Duke's other scorer this evening was Seth Curry, who finished with 22 on 8 of 12 shooting. 14 of those points came in an eight minute stretch early in the second half when the game went from 43-37 UNC to 54-54. Curry is great at getting defenders to leave their feet, and got a lot of open buckets because of it. It was the Heels' biggest defensive lapse, and by the time they recovered, too many other things were going wrong.
Among them was rebounding. UNC saw a big advantage on the boards in the first evaporate in the second. In part this was due to Duke misses bouncing long, giving them second chances, and in part the play just got rougher underneath and Carolina didn't adjust. Tyler Zeller and John Henson would both finish with double-doubles, Henson scoring 10 of his 14 in the first half and Zeller's 24 evenly distributed between the two periods. But Duke pulled down 40 boards of their own, and that really burned the Heels when they were almost wholly dependent on second-chance points in the last ten minutes.

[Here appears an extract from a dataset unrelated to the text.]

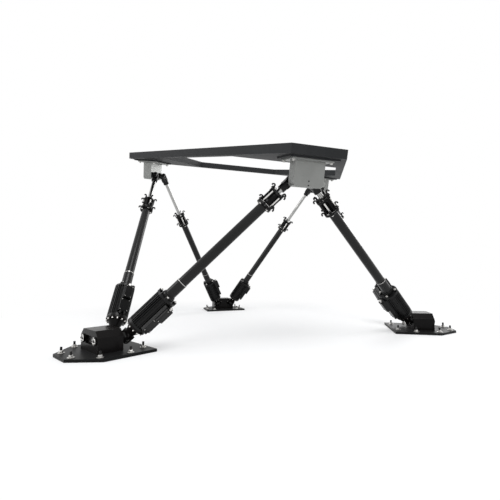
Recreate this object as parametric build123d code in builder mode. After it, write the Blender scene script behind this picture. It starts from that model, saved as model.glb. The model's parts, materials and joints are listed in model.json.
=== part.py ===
"""Electric six-leg motion base: three floor-bolted foot stations, six servo cylinders with
universal joints at both ends, and a triangular top frame, standing with the frame tilted."""
import os
from math import cos, radians, sin, tan

from build123d import *

# Layout of the joints, millimetres and degrees. Floor level is z = 0.
base_radius = 1500.0            # circle of the lower joint pairs
base_half_spacing = 99.0        # half the distance between the two joints of a station
joint_height = 100.0            # lower joint centres above the floor
top_radius = 1164.0             # circle of the upper joint pairs, in the frame's own plane
top_half_spacing = 81.0
platform_x = 31.5               # centre of the upper joints' plane in the pose shown
platform_y = -51.0
platform_z = 1536.0
platform_roll = 12.55           # turn about X, then
platform_pitch = 7.85           # turn about Y

# Foot stations
plate_inner = 1350.0            # radial positions of the foot plate's ends
plate_chamfer = 1726.0
plate_outer = 1899.0
plate_half_width = 279.0
plate_nose_half_width = 105.0
plate_thickness = 20.0
anchor_hole = 18.0
anchor_rows = ((1395.0, 165.0), (1530.0, 245.0), (1725.0, 225.0), (1854.0, 92.0))
housing_gap = 34.0              # joint centre to the housing's inner face
housing_length = 176.0
housing_half_width = 145.0
housing_height = 168.0          # above the floor
housing_shoulder = 45.0
housing_edge = 8.0
housing_recess_depth = 14.0
cap_radius = 29.0
cap_thickness = 9.0
cap_dish_radius = 19.0
cap_dish_depth = 3.0

# Joints at the legs' ends
running_clearance = 0.05
seat_gap = 0.3                  # side play between faces that turn against each other
lower_journal = 24.0            # radii
lower_pin = 14.0
lower_head = 30.0
lower_collar = 34.0
lower_collar_width = 3.0
head_width = 52.0
yoke_cheek = 16.0
yoke_cheek_radius = 26.0
yoke_crotch = 38.0
upper_journal = 19.0
upper_pin = 12.0
upper_head = 25.0
upper_head_width = 40.0
upper_collar = 34.0
open_pivot_clearance = 7.0      # radial room of the upper journal in its bracket
open_pivot_end = 6.0            # end room of the upper journal in its bracket
dust_collar_gap = 0.6           # dust collar to the bracket's face
dust_collar_width = 12.0

# Cylinders, measured along the leg from the lower joint
motor_foot = 120.0
motor_top = 410.0
collar_lower = 1389.0
collar_upper = 1513.0
motor_radius = 78.0
motor_core_radius = 67.0
motor_flange = 16.0
lug_count = 4
lug_circle = 67.0               # screw lugs standing on the motor's top flange
lug_radius = 15.0
lug_height = 12.0
fin_count = 30
fin_width = 5.0
bell_neck_radius = 29.0
box_width = 74.0
box_base_height = 18.0
box_start = 150.0
box_end = 380.0
box_cover_start = 262.0
box_cover_height = 18.0
box_cover_inset = 7.0
box_seat = 80.0                 # distance of the box's foot from the motor's axis
box_edge = 3.0
tube_radius = 38.3
tube_bore = 26.0
tube_foot_length = 22.0
tube_foot_radius = 50.0
tube_sleeve_length = 130.0
tube_sleeve_radius = 41.0
ring_thickness = 20.0
lower_ring_radius = 62.0
upper_ring_radius = 58.0
gland_radius = 31.0
tie_rod_radius = 6.0
tie_rod_circle = 48.0
tie_rod_count = 4
hook_count = 6
hook_bar = 9.0
hook_width = 12.0
hook_reach = 11.0               # radius of the hook's curl
hook_rise = 18.0
hook_lip = 7.0
spacer_circle = 45.0            # spacer blocks between the rings
spacer_depth = 18.0
spacer_width = 26.0

# Push rods, measured down from the upper joint
rod_radius = 20.0
rod_reach = 1150.0
piston_length = 60.0
rod_shoulder = 105.0
spigot_radius = 14.0
spigot_length = 36.0
fork_radius = 31.0
fork_crotch = 33.0
fork_neck = 40.0                # joint centre to the top of the round body
fork_cheek = 11.0
fork_cheek_radius = 22.0

# Top frame and brackets, in the frame's own plane with the joints at height 0
frame_lean = 60.0               # turn from a corner to the next side
frame_top = 222.0
frame_depth = 64.0
frame_wall = 8.0
corner_outer = 1425.0
corner_half_width = 208.0
corner_inner = 870.0
beam_width = 70.0
doubler_inner = 1120.0
doubler_outer = 1375.0
doubler_half_width = 190.0
doubler_thickness = 12.0
flange_inner = 1135.0
flange_outer = 1345.0
flange_half_width = 160.0
flange_thickness = 12.0
bracket_gap = 40.0              # joint centre to the bracket's bearing block
bracket_block = 70.0
bracket_front = 1300.0
bracket_front_thickness = 10.0
bracket_half_width = 117.0
bracket_bottom = 50.0           # below the joint centres
bracket_corner = 28.0
payload_hole = 14.0
payload_columns = ((1380.0, 150.0), (1000.0, 380.0))

base_stations = {1: -120.0, 2: 0.0, 3: 120.0}
top_corners = {1: 180.0, 2: -60.0, 3: 60.0}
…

At that's the final problem with UNC's second half performance. Marshall had to contend with Curry, who was a much better defender than Smith. This kept him out of the lane, and ground Carolina's offense to a standstill. The shot selection got worse, especially considering the threes weren't falling, and the lead slowly evaporated. This is a painful way to lose a game the Heels dominated for the first twenty minutes. Now it's time to regroup for Clemson, and blast their way through the back half of the schedule.